§ **Data**

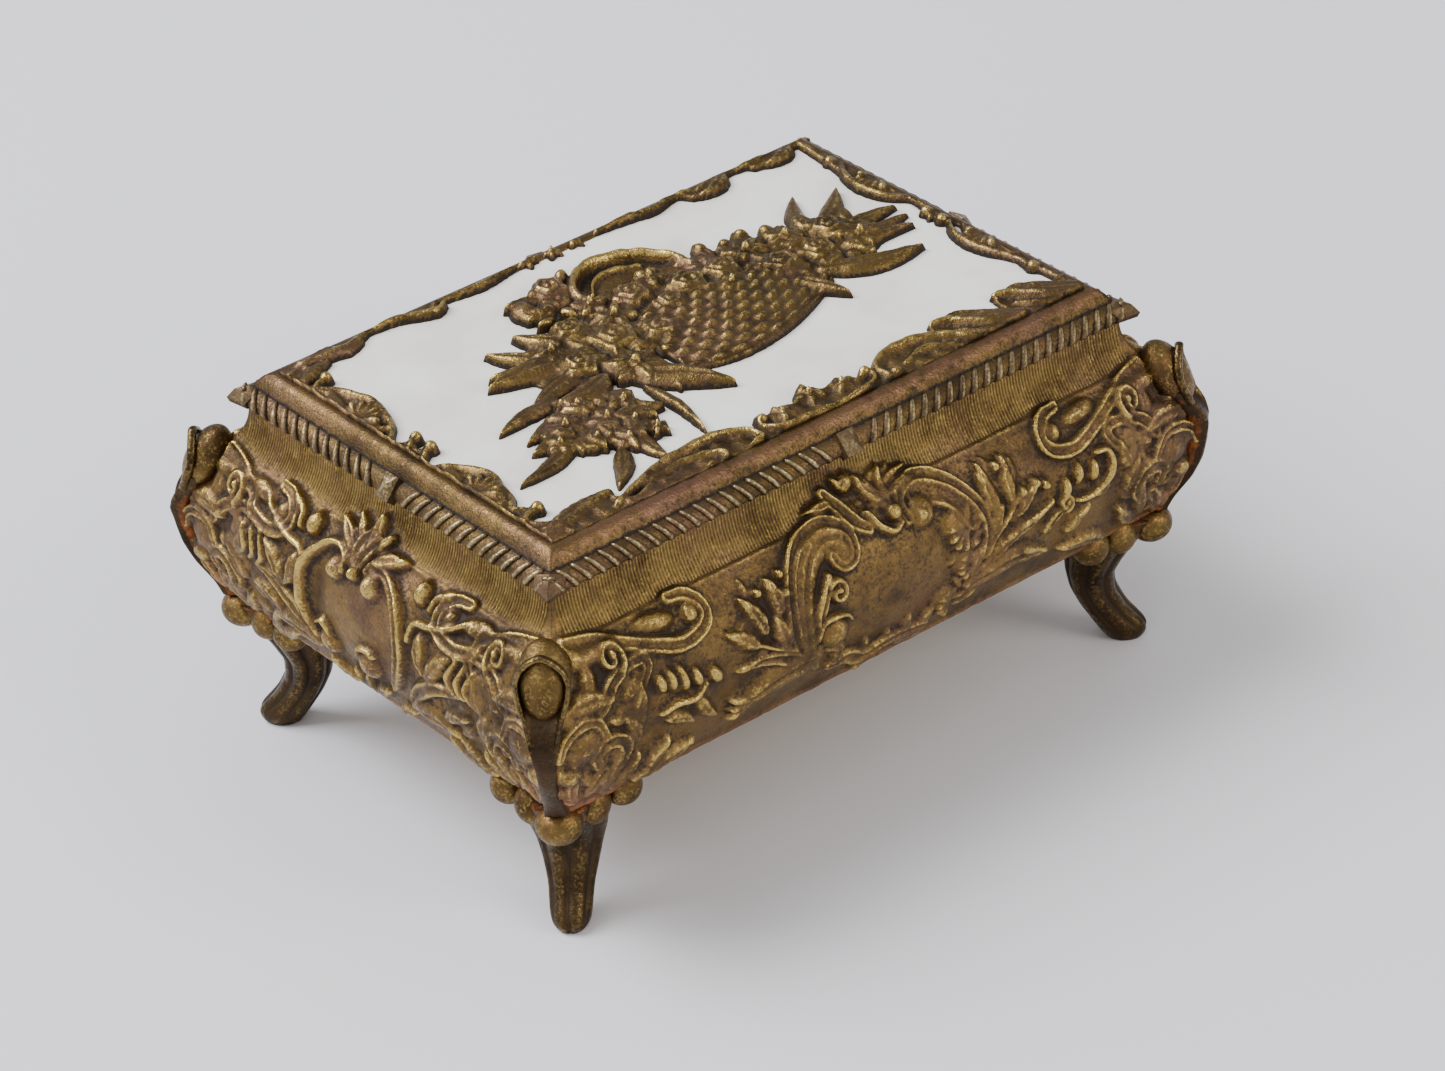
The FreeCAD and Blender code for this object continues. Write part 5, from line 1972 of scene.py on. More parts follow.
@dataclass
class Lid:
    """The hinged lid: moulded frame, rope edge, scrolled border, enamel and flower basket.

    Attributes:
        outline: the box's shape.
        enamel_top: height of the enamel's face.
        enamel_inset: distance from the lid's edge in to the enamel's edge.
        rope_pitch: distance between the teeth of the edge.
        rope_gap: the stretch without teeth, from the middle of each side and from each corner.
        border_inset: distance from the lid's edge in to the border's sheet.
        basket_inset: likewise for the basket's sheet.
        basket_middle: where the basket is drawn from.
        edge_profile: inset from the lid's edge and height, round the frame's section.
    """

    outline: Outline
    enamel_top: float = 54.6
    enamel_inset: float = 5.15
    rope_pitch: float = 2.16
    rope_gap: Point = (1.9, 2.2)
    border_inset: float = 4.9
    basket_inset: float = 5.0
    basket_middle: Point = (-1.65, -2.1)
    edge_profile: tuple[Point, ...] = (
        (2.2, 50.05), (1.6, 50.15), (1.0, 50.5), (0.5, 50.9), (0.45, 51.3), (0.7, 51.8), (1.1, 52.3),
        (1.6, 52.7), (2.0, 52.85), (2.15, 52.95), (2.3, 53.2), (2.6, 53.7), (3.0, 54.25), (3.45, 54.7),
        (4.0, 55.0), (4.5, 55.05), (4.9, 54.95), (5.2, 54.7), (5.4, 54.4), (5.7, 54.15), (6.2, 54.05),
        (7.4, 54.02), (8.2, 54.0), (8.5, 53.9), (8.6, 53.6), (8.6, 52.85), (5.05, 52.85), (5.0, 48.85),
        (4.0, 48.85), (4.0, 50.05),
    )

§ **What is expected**
Please quote the data above in full, with no line missing.

§ **Output**
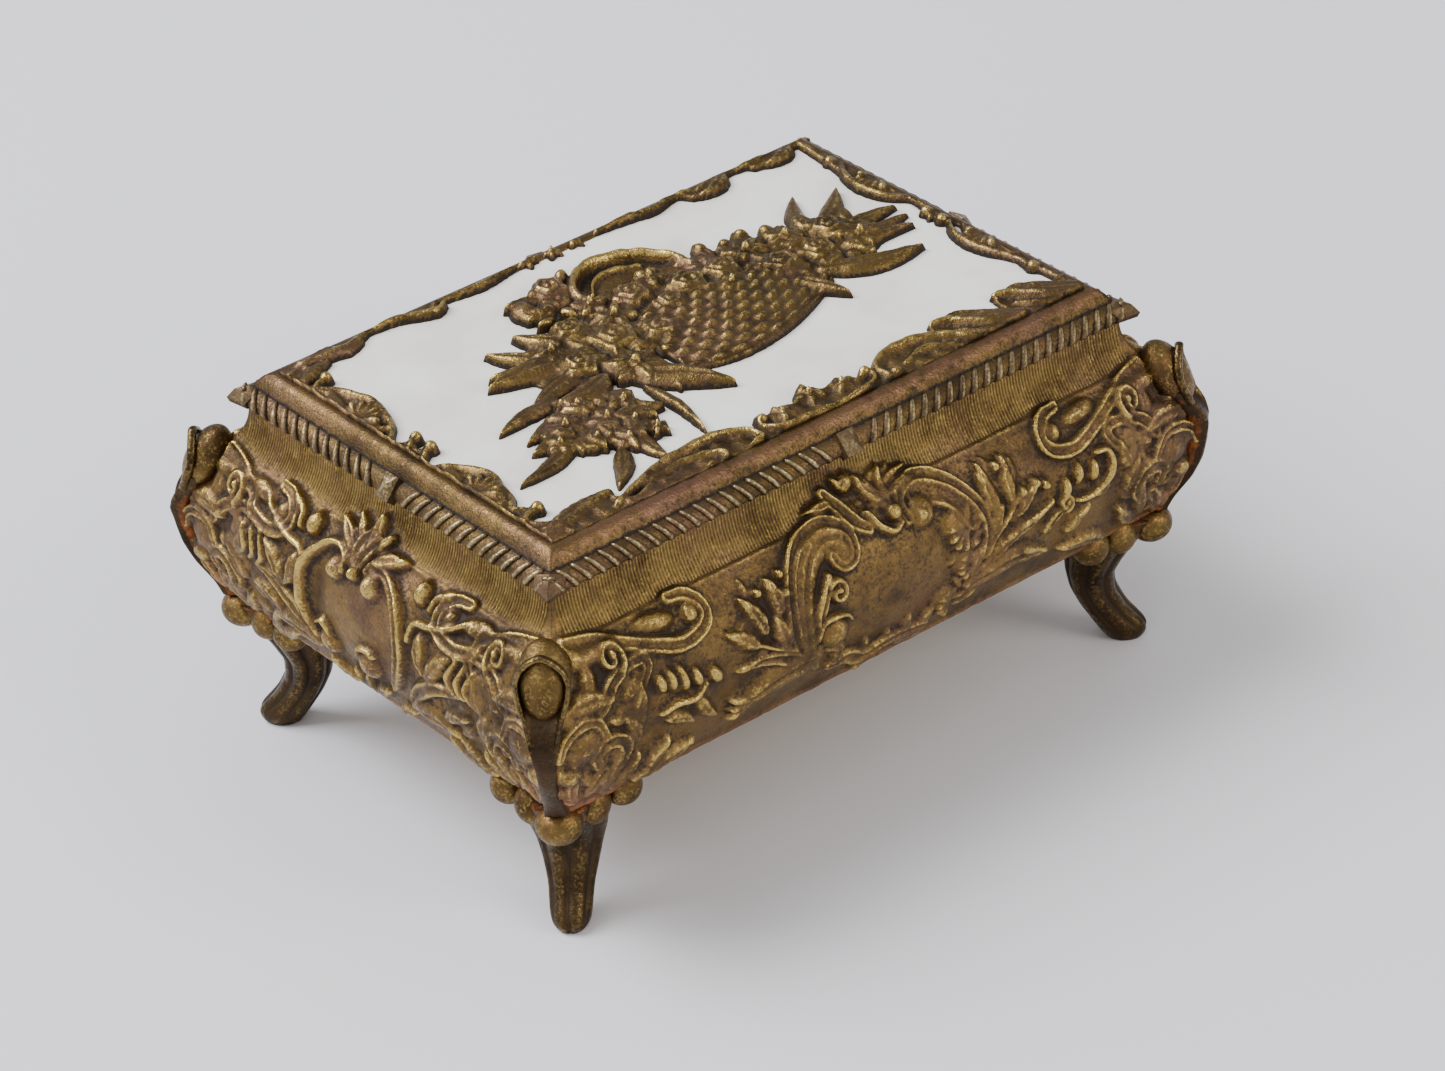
The FreeCAD and Blender code for this object continues. Write part 5, from line 1972 of scene.py on. More parts follow.
@dataclass
class Lid:
    """The hinged lid: moulded frame, rope edge, scrolled border, enamel and flower basket.

    Attributes:
        outline: the box's shape.
        enamel_top: height of the enamel's face.
        enamel_inset: distance from the lid's edge in to the enamel's edge.
        rope_pitch: distance between the teeth of the edge.
        rope_gap: the stretch without teeth, from the middle of each side and from each corner.
        border_inset: distance from the lid's edge in to the border's sheet.
        basket_inset: likewise for the basket's sheet.
        basket_middle: where the basket is drawn from.
        edge_profile: inset from the lid's edge and height, round the frame's section.
    """

    outline: Outline
    enamel_top: float = 54.6
    enamel_inset: float = 5.15
    rope_pitch: float = 2.16
    rope_gap: Point = (1.9, 2.2)
    border_inset: float = 4.9
    basket_inset: float = 5.0
    basket_middle: Point = (-1.65, -2.1)
    edge_profile: tuple[Point, ...] = (
        (2.2, 50.05), (1.6, 50.15), (1.0, 50.5), (0.5, 50.9), (0.45, 51.3), (0.7, 51.8), (1.1, 52.3),
        (1.6, 52.7), (2.0, 52.85), (2.15, 52.95), (2.3, 53.2), (2.6, 53.7), (3.0, 54.25), (3.45, 54.7),
        (4.0, 55.0), (4.5, 55.05), (4.9, 54.95), (5.2, 54.7), (5.4, 54.4), (5.7, 54.15), (6.2, 54.05),
        (7.4, 54.02), (8.2, 54.0), (8.5, 53.9), (8.6, 53.6), (8.6, 52.85), (5.05, 52.85), (5.0, 48.85),
        (4.0, 48.85), (4.0, 50.05),
    )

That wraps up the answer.